The cover alone draws me in. It’s so beautiful in what it’s trying to depict – a robotic embryo. I’ve been fascinated with robots and AI for a while, as evidenced by a previous blog post . In this novella, Ted Chiang attempts to depict the development of artificial intelligence and based on the review from io9.com, it looks like he’s taking a different approach to it. Rather than treat AI as something that can be created and then developed into intelligence overnight, he acknowledges that intelligence is developed and nurtured over time. A few scifi works have referenced this idea, and many have even referred to AI as something that they nurtured then let loose on the world, but I think this work takes it to a whole nother level. I can’t wait to read it and it’s apparently available fully online here.
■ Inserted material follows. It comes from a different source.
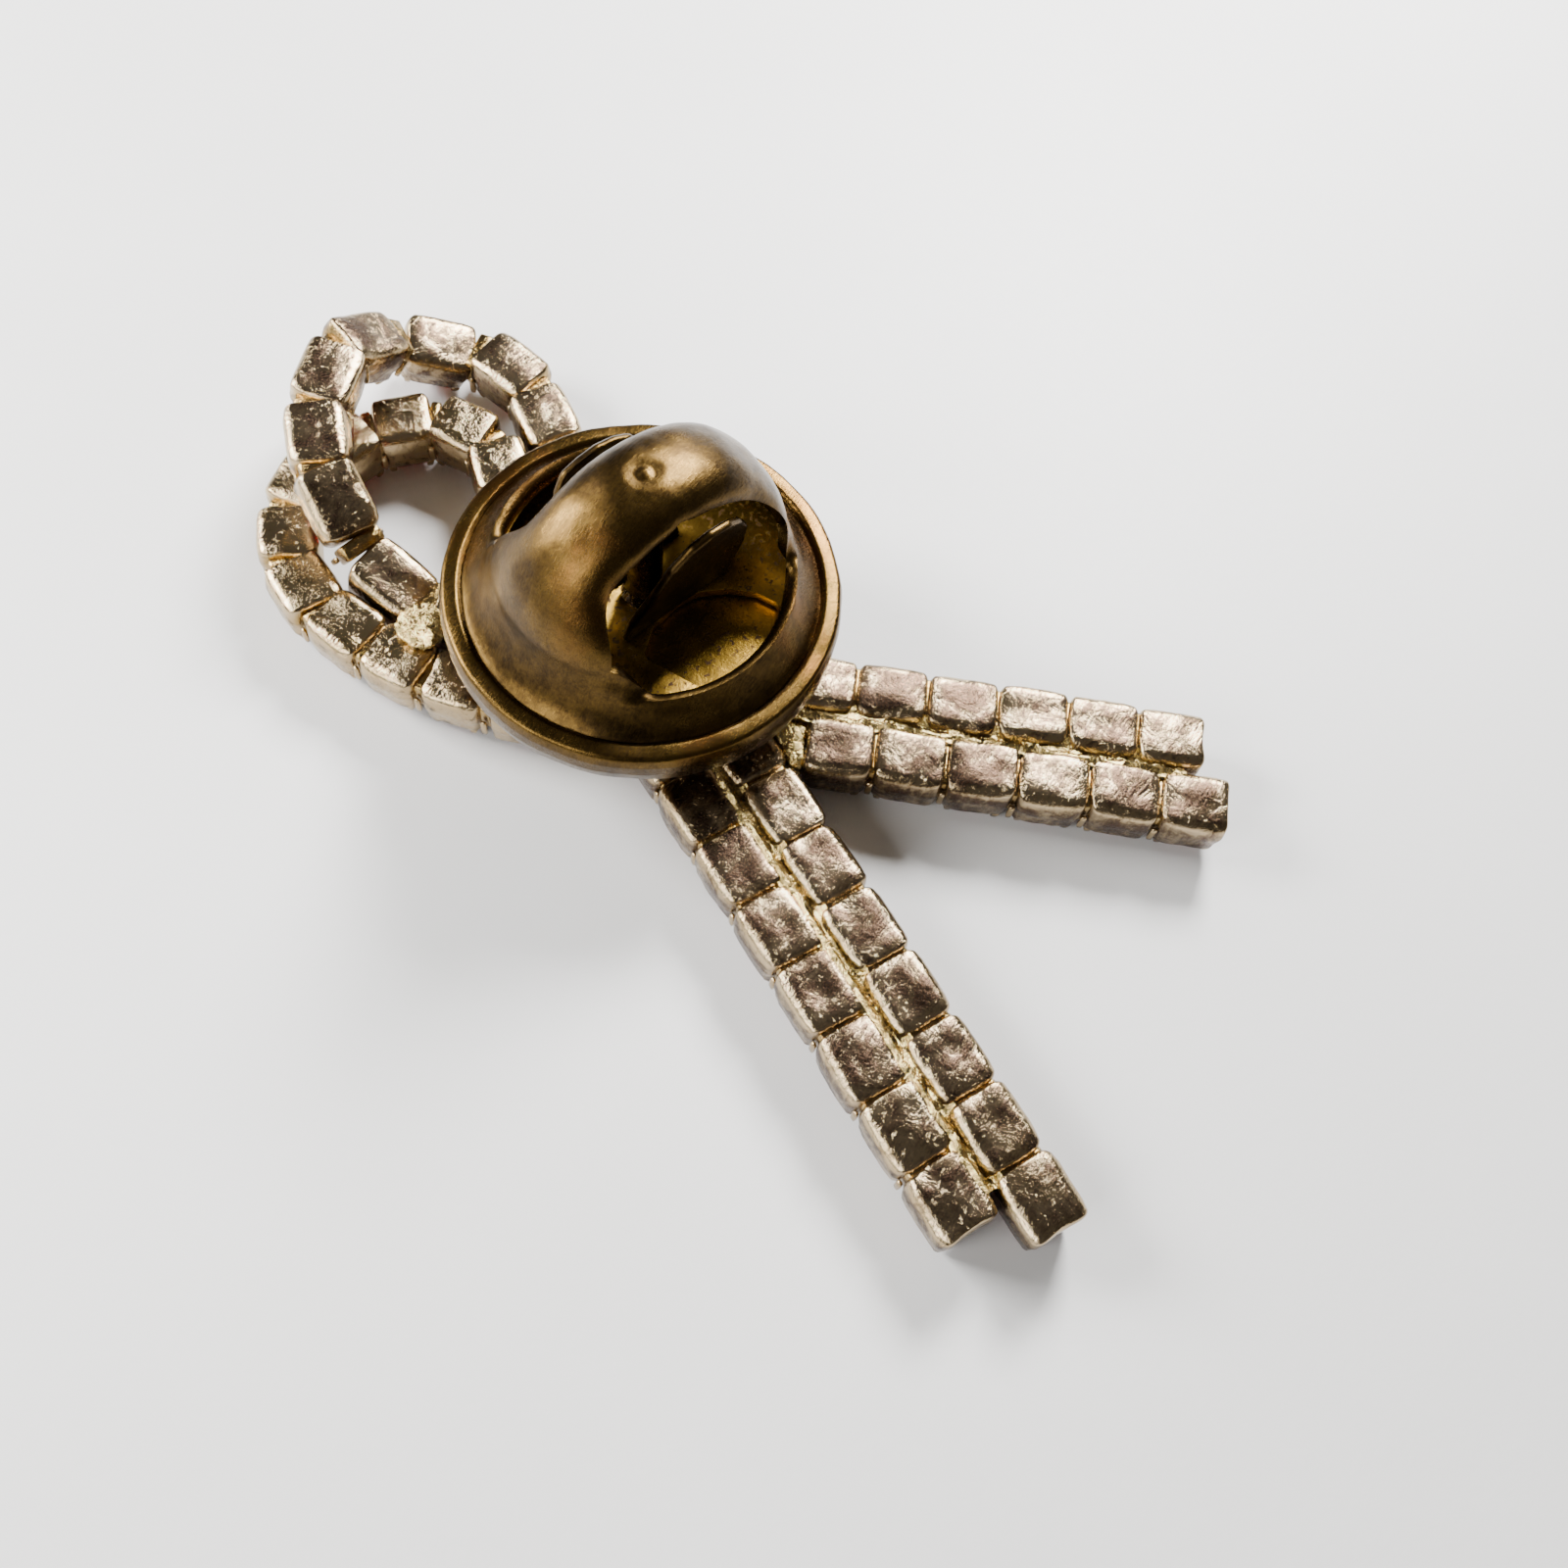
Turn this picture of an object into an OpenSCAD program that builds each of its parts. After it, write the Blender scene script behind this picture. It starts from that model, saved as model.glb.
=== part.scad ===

Book number two: Charles Yu’s How To Life Safely in a Science Fictional Universe

I’ve actually been meaning to read this book for a while. From what I’ve seen of it (from the reviews and perusing the book on the shelves), it’s a very meta type of novel. I love the idea of meta, self referential crap like that. Especially in terms of novels, I think having a meta narrative is interesting because it shows the author is capable of writing something intelligent and creative and still acknowledge their flaws. I love it. This book looks to be a fun adventure into science fiction tropes that everyone is familiar with, but taken from a different perspective. I should definitely check this out, as it is just sitting on the shelves at work. I’m pretty sure no one has checked it out yet, so I’m going to do it and enjoy the heck out of it.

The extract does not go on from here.